'Try, then, for my sake.'
'I will; and you will see what will come of it.'
And Jessie tried, in her best manner and in good faith, with the result for which she was prepared.
'Can you not see now how it is?' she asked, with tears in her eyes. 'I have brought trouble into this house. How much better would it have been for you if I had never entered it! But it wasn't my fault. Ah, if I were a man I wouldn't stop in it for another hour! But I have no friends; and if it were not that I love to live, I might wish that I had never been born.'
'Then you do not regard me as a friend, my dear child?'
But Jessie, with cruel determination, refused to respond to the tender appeal, and turned rebelliously away. All this I learnt from my mother, who hid nothing from me, and it did not tend to make me happier.

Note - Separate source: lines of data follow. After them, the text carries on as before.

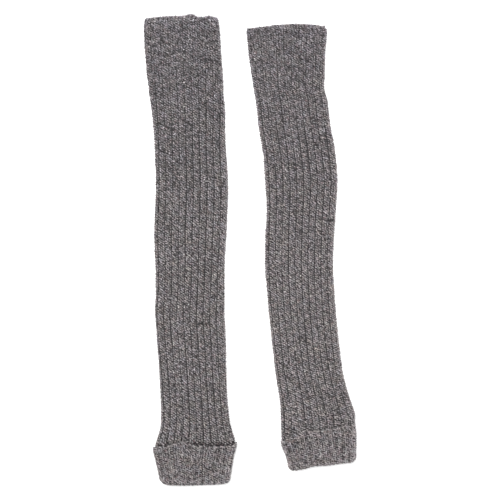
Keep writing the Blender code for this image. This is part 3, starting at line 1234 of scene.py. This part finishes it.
# The wool's bumps: their height in metres and the plies' share. Then its matt finish.
FUZZ_BUMP = 0.00012
STREAK_BUMP = 0.8
WOOL_FINISH = {
    "Roughness": 0.95,
    "Specular IOR Level": 0.15,
    "Sheen Weight": 0.15,
    "Sheen Roughness": 0.6,
}


def groove_line(layout, place):
    """Shadow of the grooves: steep beside the rib on its right, softer on its left."""
    waver = layout.noise(place, GROOVE_WAVER_SCALE, detail=0.0)
    waver = layout.scaled(waver, GROOVE_WAVER, -GROOVE_WAVER / 2.0)
    across_rib = layout.math("FRACT", layout.math("ADD", layout.mark("rib_place"), waver))
    left = layout.spread(across_rib, *GROOVE_LEFT)
    right = layout.spread(across_rib, *GROOVE_RIGHT)
    return layout.math("MULTIPLY", layout.math("MINIMUM", left, right), layout.mark("groove"))


def crease_line(layout):
    """Shadow at the bottom of the sharp creases."""
    near = layout.spread(layout.math("ABSOLUTE", layout.mark("line_place")), *CREASE_SHADOW)
    return layout.math("MULTIPLY", near, layout.mark("line_shade"))


def ply_streaks(layout, yarn):
    """Light and dark plies that wind around the yarn of a stitch."""
    inputs = {0: yarn, 1: PLY_TURN}
    turn = layout.add("ShaderNodeVectorMath", inputs, operation="DOT_PRODUCT").outputs["Value"]
    waver = layout.math("MULTIPLY", layout.noise(yarn, PLY_WAVER_SCALE), PLY_WAVER)
    plies = layout.math("SINE", layout.math("ADD", turn, waver))
    return layout.scaled(plies, PLY_SHARE, 0.5)


def stitch_shade(layout, yarn):
    """Painted shade on a stitch low down at its sides."""
    height = layout.add("ShaderNodeSeparateXYZ", {0: yarn}).outputs["Z"]
    return layout.math("MULTIPLY", layout.spread(height, *STITCH_TOP), STITCH_SIDE_SHADE)


def colour_drift(layout, place):
    """A tint that wanders between pinker, bluer and greener."""
    side, up, _ = layout.add("ShaderNodeSeparateXYZ", {0: place}).outputs
    tints = []
    for drift, where, span, more in (
        (PINK_DRIFT, side, RIGHT_RANGE, PINKER_RIGHT),
        (BLUE_DRIFT, up, UP_RANGE, BLUER_UP),
    ):
        tint = layout.scaled(layout.noise(place, drift["scale"]), drift["factor"], drift["start"])
        further = layout.math("MULTIPLY", layout.spread(where, *span), more)
        tints.append(layout.math("ADD", tint, further))
    return layout.add("ShaderNodeCombineColor", {0: tints[0], 1: 1.0, 2: tints[1]}).outputs[0]


def marl_wool(name, wool, on_stitches):
    """Marl wool: dark and light fibres twisted together, with warm patches and flecks."""
    layout = NodeLayout(name)
    place = layout.add("ShaderNodeTexCoord").outputs["Object"]
    stretch = {0: place, 1: LONG_CLUMP_STRETCH}
    long_place = layout.add("ShaderNodeVectorMath", stretch, operation="MULTIPLY").outputs[0]
    tone = layout.mark("tone")
    if on_stitches:
        yarn = layout.mark("yarn", "Vector")
        streaks = ply_streaks(layout, yarn)
        # Painted shade low on the stitches' sides, in the grooves and at the bottom of the sharp
        # creases.
        shades = (stitch_shade(layout, yarn), groove_line(layout, place), crease_line(layout))
        for shade in shades:
            tone = layout.math("SUBTRACT", tone, shade)
    else:
        streaks = layout.noise(place, GROUND_STREAK_SCALE)
    fibres = layout.noise(place, FIBRE_SCALE, detail=1.0)
    grains = {
        "fibres": fibres,
        "clumps": layout.noise(place, CLUMP_SCALE, detail=0.0),
        "long clumps": layout.noise(long_place, LONG_CLUMP_SCALE, detail=0.0),
        "streaks": streaks,
        "patches": layout.noise(place, PATCH_SCALE),
    }
    for kind, grain in grains.items():
        weight = GRAIN_WEIGHTS[kind]
        tone = layout.math("ADD", tone, layout.scaled(grain, weight, -weight / 2.0))
    share = layout.spread(tone, 0.0, LIGHT_TONE)
    wool_colour = layout.blend(share, colour(wool.dark_fibre), colour(wool.light_fibre))
    warmth = layout.spread(layout.noise(place, WARM_SCALE, detail=1.0), *WARM_RANGE)
    warm_share = layout.math("MULTIPLY", warmth, WARM_SHARE)
    wool_colour = layout.blend(warm_share, wool_colour, colour(wool.warm_fibre))
    spots = layout.add("ShaderNodeTexVoronoi", {"Vector": place, "Scale": FLECK_SCALE}).outputs
    near = layout.spread(spots["Distance"], *FLECK_EDGE)
    chance = layout.add("ShaderNodeSeparateColor", {0: spots["Color"]}).outputs[0]
    fleck_share = layout.math("MULTIPLY", near, layout.spread(chance, *FLECK_RARITY))
    wool_colour = layout.blend(fleck_share, wool_colour, colour(wool.fleck))
    wool_colour = layout.blend(1.0, wool_colour, colour_drift(layout, place), mode="MULTIPLY")
    layout.links.new(wool_colour, layout.shader.inputs["Base Color"])
    relief = layout.math("ADD", fibres, layout.math("MULTIPLY", streaks, STREAK_BUMP))
    bumps = {"Height": relief, "Distance": FUZZ_BUMP, "Strength": 1.0}
    normal = layout.add("ShaderNodeBump", bumps).outputs["Normal"]
    layout.links.new(normal, layout.shader.inputs["Normal"])
    layout.finish(WOOL_FINISH)
    return layout.material


# Loose fibres: their darkest colour, and the noise that mixes it with the light one.
FUZZ_DARK = (0.12, 0.11, 0.112)
FUZZ_SCALE = 90.0
FUZZ_RANGE = (0.35, 0.65)


def fibre_wool(name, wool):
    """Pale loose fibres."""
    layout = NodeLayout(name)
    place = layout.add("ShaderNodeTexCoord").outputs["Object"]
    share = layout.spread(layout.noise(place, FUZZ_SCALE), *FUZZ_RANGE)
    final = layout.blend(share, colour(FUZZ_DARK), colour(wool.light_fibre))
    layout.links.new(final, layout.shader.inputs["Base Color"])
    layout.finish({"Roughness": 0.8})
    return layout.material


def dress(piece, material):
    """Give a piece its material and its place on the body."""
    piece.data.materials.append(material)
    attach(piece, BODY)


SIDE_CHOICE = bpy.props.EnumProperty(
    name="Side",
    description="Which of the pair, as they lie",
    items=(("left", "Left", "The one on the left"), ("right", "Right", "The one on the right")),
)


class LEGWARMER_OT_knit_leg(bpy.types.Operator):
    """Knit one leg: its ribbed tube, its stitches and its upper edge"""

    bl_idname = "legwarmer.knit_leg"
    bl_label = "Knit Leg"

    side: SIDE_CHOICE

    def execute(self, context):
        leg = LEGS[self.side]
        knit = context.scene.leg_warmer_knit
        wool = context.scene.leg_warmer_wool
        node = leg.side + "_leg"
        ground = marl_wool(leg.side + "_ground_wool", wool, on_stitches=False)
        yarn = marl_wool(leg.side + "_rib_wool", wool, on_stitches=True)
        tube = knit_tube(leg, knit)
        relief = rib_relief(knit.rib_rise / MM)
        top = leg.course[0].down
        layers = [
            lay_stitches(leg.side + name, leg, stitches, LEG_OUTSIDE, height, sections)
            for name, stitches, height, sections in (
                ("_front_stitches", rib_stitches(leg, knit, True), relief, COARSE_STITCH),
                ("_back_stitches", rib_stitches(leg, knit, False), relief, COARSE_STITCH),
                ("_pale_loops", pale_stitches(leg), no_relief, FINE_STITCH),
                ("_upper_edge", edge_stitches(leg, "upper_edge", top), no_relief, FINE_STITCH),
            )
        ]
        dress(tube, ground)
        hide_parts(node)
        for layer in layers:
            dress(layer, yarn)
        return {"FINISHED"}


class LEGWARMER_OT_turn_up_cuff(bpy.types.Operator):
    """Turn one leg's lower end up as a cuff, with the knit's reverse outside"""

    bl_idname = "legwarmer.turn_up_cuff"
    bl_label = "Turn Up Cuff"

    side: SIDE_CHOICE

    def execute(self, context):
        leg = LEGS[self.side]
        wool = context.scene.leg_warmer_wool
        node = leg.side + "_cuff"
        ground = marl_wool(leg.side + "_cuff_ground_wool", wool, on_stitches=False)
        yarn = marl_wool(leg.side + "_cuff_wool", wool, on_stitches=True)
        cuff = knit_cuff(leg)
        fold = leg.bottom - FOLD_TUCK - FOLD_ROUND + FOLD_ROUND * math.pi / 2.0
        layers = [
            lay_stitches(leg.side + name, leg, stitches, CUFF_OUTSIDE, no_relief, to_lip=True)
            for name, stitches in (
                ("_cuff_stitches", cuff_stitches(leg)),
                ("_lip_edge", edge_stitches(leg, "lip_edge", leg.lip)),
                ("_fold_edge", edge_stitches(leg, "fold_edge", fold)),
            )
        ]
        dress(cuff, ground)
        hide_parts(node)
        for layer in layers:
            dress(layer, yarn)
        return {"FINISHED"}


class LEGWARMER_OT_raise_fuzz(bpy.types.Operator):
    """Raise loose fibres on one leg warmer"""

    bl_idname = "legwarmer.raise_fuzz"
    bl_label = "Raise Fuzz"

    side: SIDE_CHOICE

    def execute(self, context):
        leg = LEGS[self.side]
        scene = context.scene
        fuzz = raise_fuzz(leg, scene.leg_warmer_knit.fuzz_fibres)
        material = fibre_wool(leg.side + "_fuzz_wool", scene.leg_warmer_wool)
        dress(fuzz, material)
        return {"FINISHED"}


class LEGWARMER_OT_set_stage(bpy.types.Operator):
    """Lay the pale floor, light it softly and look straight down"""

    bl_idname = "legwarmer.set_stage"
    bl_label = "Set Stage"

    def execute(self, context):
        studio = context.scene.leg_warmer_studio
        lay_floor(studio)
        light_studio(studio)
        aim_camera(studio)
        context.scene.view_settings.view_transform = "Standard"
        return {"FINISHED"}


# The floor's height in metres, just under the cloth, and its colour.
FLOOR_LEVEL = -0.0002
FLOOR_GREY = (0.93, 0.93, 0.93, 1.0)

# The lamp above: its side and its place in metres, and its tilt in degrees.
LAMP_SIDE = 0.9
LAMP_PLACE = (-0.3, 0.45, 1.7)
LAMP_TILT = (-14.8, -10.0, 0.0)


def lay_floor(studio):
    """A plain white floor under the pair."""
    half = studio.floor_side / 2.0
    corners = [(-half, -half), (half, -half), (half, half), (-half, half)]
    points = np.array([(x, y, FLOOR_LEVEL) for x, y in corners])
    floor = make_object("floor", points, [(0, 1, 2, 3)])
    layout = NodeLayout("white_floor")
    layout.finish({"Base Color": FLOOR_GREY, "Roughness": 1.0, "Specular IOR Level": 0.0})
    floor.data.materials.append(layout.material)


def light_studio(studio):
    """One large soft lamp above, and even light from all round."""
    lamp = bpy.data.lights.new("key", "AREA")
    lamp.shape = "SQUARE"
    lamp.size = LAMP_SIDE
    lamp.energy = studio.key_power
    key = bpy.data.objects.new("key", lamp)
    key.location = LAMP_PLACE
    key.rotation_euler = [math.radians(turn) for turn in LAMP_TILT]
    bpy.context.scene.collection.objects.link(key)
    world = bpy.data.worlds.new("studio")
    bpy.context.scene.world = world
    world.use_nodes = True
    background = world.node_tree.nodes["Background"]
    background.inputs["Color"].default_value = (1.0, 1.0, 1.0, 1.0)
    background.inputs["Strength"].default_value = studio.sky_strength


def aim_camera(studio):
    """Straight down, with the photograph's framing."""
    lens = bpy.data.cameras.new("camera")
    lens.lens = studio.lens
    camera = bpy.data.objects.new("camera", lens)
    span = PIXEL * IMAGE_PIXELS * MM
    distance = span * lens.lens / lens.sensor_width
    camera.location = (IMAGE_MIDDLE[0] * MM, IMAGE_MIDDLE[1] * MM, distance)
    bpy.context.scene.collection.objects.link(camera)
    bpy.context.scene.camera = camera


LEG_OPERATORS = (LEGWARMER_OT_knit_leg, LEGWARMER_OT_turn_up_cuff, LEGWARMER_OT_raise_fuzz)


class LEGWARMER_PT_panel(bpy.types.Panel):
    """Leg warmer tools in the 3D view's sidebar"""

    bl_idname = "LEGWARMER_PT_panel"
    bl_label = "Leg Warmers"
    bl_space_type = "VIEW_3D"
    bl_region_type = "UI"
    bl_category = "Leg Warmers"

    def draw(self, context):
        layout = self.layout
        for settings in (
            context.scene.leg_warmer_knit,
            context.scene.leg_warmer_wool,
            context.scene.leg_warmer_studio,
        ):
            box = layout.box()
            for name in settings.__annotations__:
                box.prop(settings, name)
        for side in LEGS:
            for operator in LEG_OPERATORS:
                layout.operator(operator.bl_idname).side = side
        layout.operator(LEGWARMER_OT_set_stage.bl_idname)


CLASSES = (
    KnitSettings,
    WoolSettings,
    StudioSettings,
    *LEG_OPERATORS,
    LEGWARMER_OT_set_stage,
    LEGWARMER_PT_panel,
)


def register():
    for cls in CLASSES:
        bpy.utils.register_class(cls)
    bpy.types.Scene.leg_warmer_knit = bpy.props.PointerProperty(type=KnitSettings)
    bpy.types.Scene.leg_warmer_wool = bpy.props.PointerProperty(type=WoolSettings)
    bpy.types.Scene.leg_warmer_studio = bpy.props.PointerProperty(type=StudioSettings)


def unregister():
    del bpy.types.Scene.leg_warmer_studio
    del bpy.types.Scene.leg_warmer_wool
    del bpy.types.Scene.leg_warmer_knit
    for cls in reversed(CLASSES):
        bpy.utils.unregister_class(cls)


def main():
    register()
    for side in LEGS:
        bpy.ops.legwarmer.knit_leg(side=side)
        bpy.ops.legwarmer.turn_up_cuff(side=side)
        bpy.ops.legwarmer.raise_fuzz(side=side)
    bpy.ops.legwarmer.set_stage()


if __name__ == "__main__":
    main()
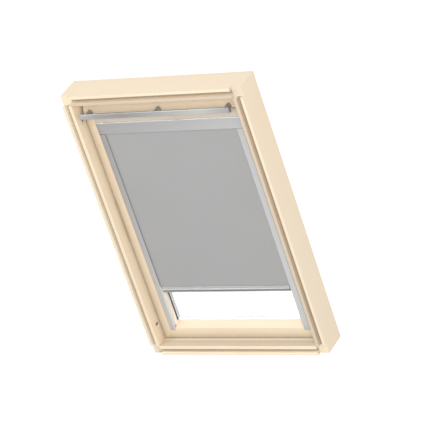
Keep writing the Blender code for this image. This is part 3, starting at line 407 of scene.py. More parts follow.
def frame_painted_light_and_shade(centre, normal):
    """Painted light and shade on the frame's faces: the groove, the bores in the jambs, the lips, corners
    and sill.
    """
    out = across_groove(centre)
    at_head, at_right = centre.z > HEAD_ABOVE_Z, centre.x > RIGHT_BEYOND_X
    before_lips = (at_right or at_head) and centre.y < LIP_FRONT_Y
    beside_groove = OUTER_LIP - 0.0015 < out < OUTER_LIP + GROOVE_W + 0.0015
    if beside_groove and within(GROOVE_SPAN_Y, centre.y):
        return groove_painted_light_and_shade(centre, normal, out)
    # Painted shade darkens the faces inside the bores in the jambs.
    inside_jamb = within(BORE_SPAN_X, abs(centre.x)) and within(BORE_SPAN_Z, centre.z)
    if inside_jamb and abs(normal.x) < 0.3 and within(BORE_SPAN_Y, centre.y):
        return JAMB_BORE_PAINTED_SHADE
    if before_lips and OUTER_LIP + GROOVE_W - 0.001 < out < MEMBER_W - 0.002:
        return LIP_PAINTED_SHADE
    if before_lips and OUTER_LIP - 0.0015 < out < OUTER_LIP + 0.0005:
        return OUTER_EDGE_PAINTED_SHADE
    in_corner = at_right and at_head and within(CORNER_SPAN_Y, centre.y)
    if in_corner and centre.x < frame_half_x - 0.0005:
        return CORNER_PAINTED_SHADE if normal.y < -0.9 else LIP_END_PAINTED_SHADE
    # Painted light pales the sill's low rounded edges and the back of its top face, and painted shade
    # darkens the top face toward the room.
    if centre.z < SILL_BELOW_Z and normal.z > 0.2 and normal.y < -0.2:
        return SILL_ROUND_PAINTED_LIGHT
    if normal.z > 0.9 and MEMBER_W - 0.006 < centre.z < MEMBER_W + 0.004:
        return SILL_BACK_PAINTED_LIGHT if centre.y > SILL_STEP_Y else SILL_PAINTED_SHADE
    return HEAD_END_PAINTED_SHADE if at_head and normal.x > 0.9 and centre.x < JAMB_FROM_X else PLAIN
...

'Be patient, my darling,' my mother said; 'all will come right in the end.'
'Did anything ever come right with uncle Bryan?' I fretfully asked. 'Think of the story he told us! I remember too well what you said when I asked if you would have me look on things as he does. You said it would take all the sweetness out of my life; and you were right. He has taken the sweetness out of it already.'
I did not consider that it was the very refinement of cruelty to bring her own words in judgment against herself. On such occasions she would tremble from sheer helplessness; but with unwearied patience she would strengthen her soul, and strive, and strive, for ever with the same result. So wrapt was I in my own unhappiness, that it was only by fits and starts I gave a thought to hers; even that she was growing thinner and more sad, with this inward conflict of her affections, escaped me. Others saw it, but at that time the selfishness of my own grief made me blind.
But there were bright spots in my life during these days, even in the midst of these unhappy differences, in every one of which Jessie was the central figure. All that seemed to me worth living for was centred in Jessie; and she was never absent from my mind. She passed nearly the whole of her time with the Wests now--naturally enough, finding so little comfort at home--and as I was not happy out of her society, all my leisure was spent with her. This circumstance was introduced unpremeditatedly one evening when Jessie and I were preparing to go out. My mother, to tempt us to stop at home, had promised some little delicacies for supper, and mentioned it incidentally, when Jessie said that she should not want any supper when she came home.